We tell adults, do not talk to the police.  Ever.  This is a dead horse I’m beating, I know – it’s been talked to death on blogs, in articles, on websites, and in Youtube videos.  There are plenty of reasons why you should not talk to the police when they ask you to come in for an interview and you have not been charged yet, or if they knock on your door.  Usually, if police want to question you they are not trying to clear your name.  And, you cannot talk your way out of it.  Either 1) they have enough evidence to charge you and they are looking for a statement to seal the deal, in which case you are getting arrested anyway; or 2) they don’t have enough evidence to charge you and they are looking for something they can use as probable cause; in which case if you talk to them you are giving them what they need to charge you.

Police detectives are trained to extract a statement from you.  You are not trained to avoid giving that statement – if you are verbally sparring with a detective about whether or not you are guilty, you are going to lose.  Most people don’t realize that the police aren’t necessarily looking for a “confession,” although they would appreciate one.  If your statement is not consistent with statements given by other suspects or witnesses, that can be used to support probable cause.  If your statement is not consistent with your own prior statements, or if a future statement you make is not consistent with the present one, that could be used to support probable cause.  You could be confessing to a crime and not realize it.  You may not realize that you are confessing, or you may not realize that what you are admitting to is a crime.  Even if you did not commit a crime, things that you say might later be called an admission by the officer, depending on the circumstances.
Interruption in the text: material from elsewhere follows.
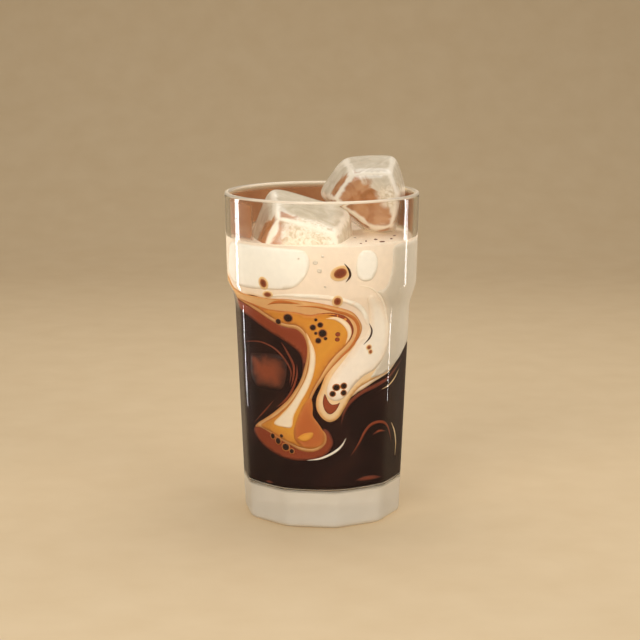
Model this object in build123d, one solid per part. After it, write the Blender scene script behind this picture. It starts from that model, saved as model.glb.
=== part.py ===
"""Iced cold brew coffee with cream, in its panelled pint glass.

The origin is the middle of the base, on the table. +Z is up and the front of the drink faces -Y.
The clear glass holds coffee, the cream poured over it, the amber swirl where the two mix at the
front, and two ice cubes that stand out of the cream. Liquids and cubes fill the glass without
overlapping, up to the level of the drink.
"""
from math import cos, radians, sin

from build123d import *
import os

# ---- driving dimensions, millimetres ----
GLASS_HEIGHT = 148.0
RIM_RADIUS = 44.0
BASE_RADIUS = 35.8
RIM_WALL = 2.2
SHOULDER_START = 96.0        # height where the lower cone ends
SHOULDER_END = 108.5         # height where the upper collar begins
SHOULDER_RADIUS = 40.0
COLLAR_RADIUS = 43.0
FLOOR_HEIGHT = 15.5          # inside floor, over the thick clear base
FLOOR_RADIUS = 33.4
FLOOR_CORNER = 5.0
PUNT_RADIUS = 28.5           # the hollow under the base
PUNT_DEPTH = 2.6
FOOT_ROUND = 2.2
LEVEL = 127.5                # surface of the drink

PANELS = 10
FIRST_PANEL = 28.0           # degrees from the front (-Y) towards +X
PANEL_DEPTH = 1.3            # how far a panel lies inside the round wall
PANEL_TOP = 94.0             # where its scooped arch begins
PANEL_SCOOP = 26.0           # radius of the scoop

SWIRL_BACK = -8.0            # the amber swirl lies in front of this plane
ICE_ROUND = 5.5


def at(radius, height):
    """A point of a profile in the XZ plane."""
    return (radius, 0, height)


def inner_wall():
    """Inside of the glass, from the middle of the floor up to the lip."""
    corner_start = at(FLOOR_RADIUS - FLOOR_CORNER, FLOOR_HEIGHT)
    corner_middle = at(FLOOR_RADIUS - FLOOR_CORNER * (1 - sin(radians(45))),
                       FLOOR_HEIGHT + FLOOR_CORNER * (1 - cos(radians(45))))
    corner_end = at(FLOOR_RADIUS, FLOOR_HEIGHT + FLOOR_CORNER)
    cone_end = at(36.9, 93)
    collar_start = at(40.7, 112)
    lip_inside = at(RIM_RADIUS - RIM_WALL, GLASS_HEIGHT - RIM_WALL / 2)
    return [
        Line(at(0, FLOOR_HEIGHT), corner_start),
        ThreePointArc(corner_start, corner_middle, corner_end),
        Line(corner_end, cone_end),
        Spline([cone_end, at(39.0, 102.5), collar_start], tangents=[(0.05, 0, 1), (0.04, 0, 1)]),
        Line(collar_start, lip_inside),
    ]


def punt_height(radius):
    """Height of the spherical hollow under the base at a distance from the axis."""
    sphere = (PUNT_RADIUS ** 2 + PUNT_DEPTH ** 2) / (2 * PUNT_DEPTH)
    return PUNT_DEPTH - sphere + (sphere ** 2 - radius ** 2) ** 0.5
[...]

Ok.  What I really wanted to talk about, before I got sidetracked, is what values we teach our children and why some adults who come into contact with police may be doomed from the start as a result of those values.  Most people are trying to teach values to their children – two common ones are 1) trust the police, they are there to help; and 2) always tell the truth, no matter what.  When we tell our children, always tell the truth no matter what, we are implying that they should always speak and always tell the truth – yet this can get them into serious trouble down the road.

Clearly, there are times when our children may get hurt by speaking and telling the truth.  In an extreme example, imagine that our child, now a young adult, has just killed a man defending himself.  Detectives are now interrogating little Billy, convinced that Billy has committed murder and belongs in prison.  Once Billy starts talking, answering leading questions, unaware of what the legal requirements of self-defense are, he may talk himself into an arrest and subsequent conviction for murder.  Worse, he may understand the seriousness of his situation and may color the truth to make it sound better, changing key facts that are later contradicted by other witnesses or by Billy’s own statements.

There are times when the best thing to do is to say nothing at all, and, given the slow but steady evolution of the United States into a police state, I think this is something I need to teach my children starting now.

I have taken to telling our kids to tell us the truth or say nothing at all, and in most cases I am not going to punish them or fuss at them solely for choosing to remain silent.  But if they do choose to talk, it had better be the truth.  They are 9, 7, and 3 – for now, I think that I need to tell them to trust the police and to go find a police officer when there is trouble.  When they are old enough to understand why, I will talk to them more about why they should not talk to police and why it is not always the best idea to go find a police officer if there is trouble.

We only get one shot at instilling values in our children when they are young – what do you think?